All our efforts will fail unless we directly address the human element that inhibits our ability to collaborate. Nothing we teach or instill on a technical level will amount to anything unless we recognize the root causes of our current issues. Any global education effort must instill through persistent reminders and re-education why human frailties and our common competitive and antagonistic history have stood in the way of our ability to work together. This is a critical component for success and to bring necessary clarity and understanding to the participant as to why these aspects of human nature can ultimately destroy all our best intentions.
The key to all these education and training efforts being successful is a guiding methodology, coordination, and focus. It is in everyone’s common interest that we rebalance our resource management and become better stewards of our small planet. The quality and vibrancy of our lives, and surely that of our children will depend on our success. It is not enough for there to be effort and good will. This challenge requires common purpose and a collaborative mindset. We need universal involvement and well trained and skilled partners if we are to be successful.
– William Sosinsky
“There is an extreme need for a common platform through which sustainability education and training takes place. This becomes necessary as a means to speed up the efficiency and establish the focus that will counter the time element we are collectively up against.”
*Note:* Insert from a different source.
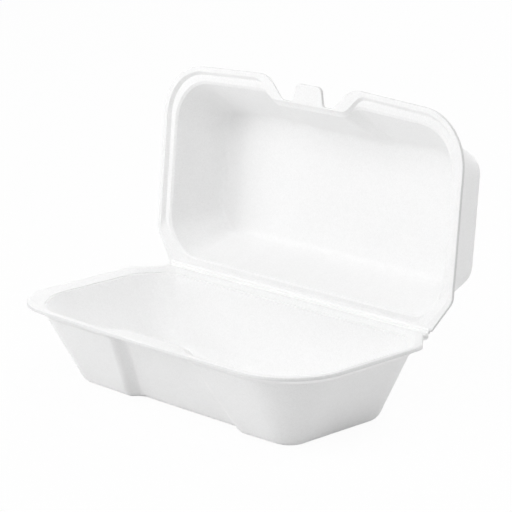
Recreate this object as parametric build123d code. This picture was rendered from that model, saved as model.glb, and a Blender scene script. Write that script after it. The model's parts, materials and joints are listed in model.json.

“There is no shortage of expertise and vision when it comes to addressing what needs to be done for humanity to mount an effective response to our current challenges. What is needed is a structure for that knowledge and those capabilities to reach people who currently lack access to that information and mentoring guidance.”
“You must establish a strong base of general understanding before you introduce a student to more demanding instruction if they are going to be productive contributors.”